## Your instructions
In the data below, locate each line with the word "caption" and list it.

## Data provided
--------------------------------------------------
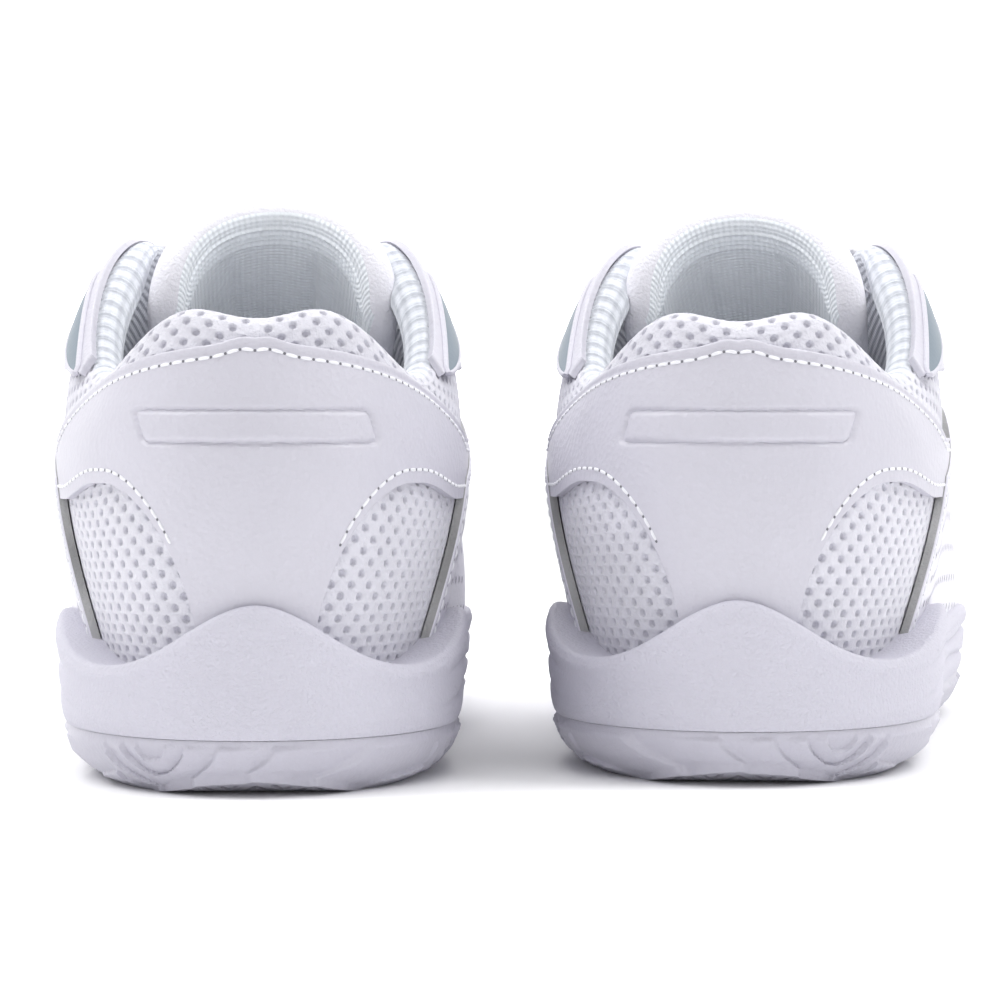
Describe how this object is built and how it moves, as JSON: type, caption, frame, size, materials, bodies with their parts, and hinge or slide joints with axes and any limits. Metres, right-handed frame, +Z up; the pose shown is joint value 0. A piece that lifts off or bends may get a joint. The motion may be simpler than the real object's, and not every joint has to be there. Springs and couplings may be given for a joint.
{
  "type": "pair of cheer shoes",
  "caption": "Pair of low white cheer shoes: padded mesh collar, leather heel panel and side panels, arched padded tongue, flat laces, waved rubber-and-foam sole.",
  "frame": {"origin": "centre of the pair footprint on the ground they stand on", "axes": "+Z up, +Y towards the toes, +X to the right seen from behind the heels"},
  "size_m": [0.1932, 0.2794, 0.106],
  "materials": {
    "outsole_rubber": "matte, fine textured",
    "midsole_foam": "matte, fine stipple",
    "board": "matte",
    "sock_liner": "soft",
    "stiffener": "matte",
    "spacer_mesh": "open knit",
    "padding": "soft foam",
    "knit_lining": "fine knit",
    "accent": "glossy",
    "lace": "flat braid",
    "leather": "fine pebble grain"
  },
  "bodies": {
    "left_shoe": {"left_collar_foam": "padding", "left_collar_lining": "knit_lining", "left_heel_counter": "stiffener", "left_heel_overlay": "leather", "left_insole_board": "board", "left_lace": "lace", "left_lateral_accent": "accent", "left_lateral_eyestay": "leather", "left_lateral_quarter_mesh": "spacer_mesh", "left_lateral_quarter_overlay": "leather", "left_medial_accent": "accent", "left_medial_eyestay": "leather", "left_medial_quarter_mesh": "spacer_mesh", "left_medial_quarter_overlay": "leather", "left_midsole": "midsole_foam", "left_outsole": "outsole_rubber", "left_sock_liner": "sock_liner", "left_toe_overlay": "leather", "left_toe_puff": "stiffener", "left_vamp_mesh": "spacer_mesh"},
    "left_tongue": {"left_tongue_foam": "padding", "left_tongue_lining": "knit_lining", "left_tongue_shell": "knit_lining"},
    "right_shoe": {"right_collar_foam": "padding", "right_collar_lining": "knit_lining", "right_heel_counter": "stiffener", "right_heel_overlay": "leather", "right_insole_board": "board", "right_lace": "lace", "right_lateral_accent": "accent", "right_lateral_eyestay": "leather", "right_lateral_quarter_mesh": "spacer_mesh", "right_lateral_quarter_overlay": "leather", "right_medial_accent": "accent", "right_medial_eyestay": "leather", "right_medial_quarter_mesh": "spacer_mesh", "right_medial_quarter_overlay": "leather", "right_midsole": "midsole_foam", "right_outsole": "outsole_rubber", "right_sock_liner": "sock_liner", "right_toe_overlay": "leather", "right_toe_puff": "stiffener", "right_vamp_mesh": "spacer_mesh"},
    "right_tongue": {"right_tongue_foam": "padding", "right_tongue_lining": "knit_lining", "right_tongue_shell": "knit_lining"}
  },
  "joints": [
    {"name": "left_tongue_swing", "type": "hinge", "parent": "left_shoe", "child": "left_tongue", "pos_m": [-0.05297, 0.04745, 0.051], "axis": [0.999, 0.0436, 0], "range_deg": [0, 8]},
    {"name": "right_tongue_swing", "type": "hinge", "parent": "right_shoe", "child": "right_tongue", "pos_m": [0.05329, 0.06374, 0.051], "axis": [0.9952, -0.0976, 0], "range_deg": [0, 8]},
    {"name": "right_shoe_lift", "type": "slide", "parent": "left_shoe", "child": "right_shoe", "axis": [0, 0, 1], "range_m": [0, 0.15]}
  ]
}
--------------------------------------------------
## Solution for this task
Describe how this object is built and how it moves, as JSON: type, caption, frame, size, materials, bodies with their parts, and hinge or slide joints with axes and any limits. Metres, right-handed frame, +Z up; the pose shown is joint value 0. A piece that lifts off or bends may get a joint. The motion may be simpler than the real object's, and not every joint has to be there. Springs and couplings may be given for a joint.
  "caption": "Pair of low white cheer shoes: padded mesh collar, leather heel panel and side panels, arched padded tongue, flat laces, waved rubber-and-foam sole.",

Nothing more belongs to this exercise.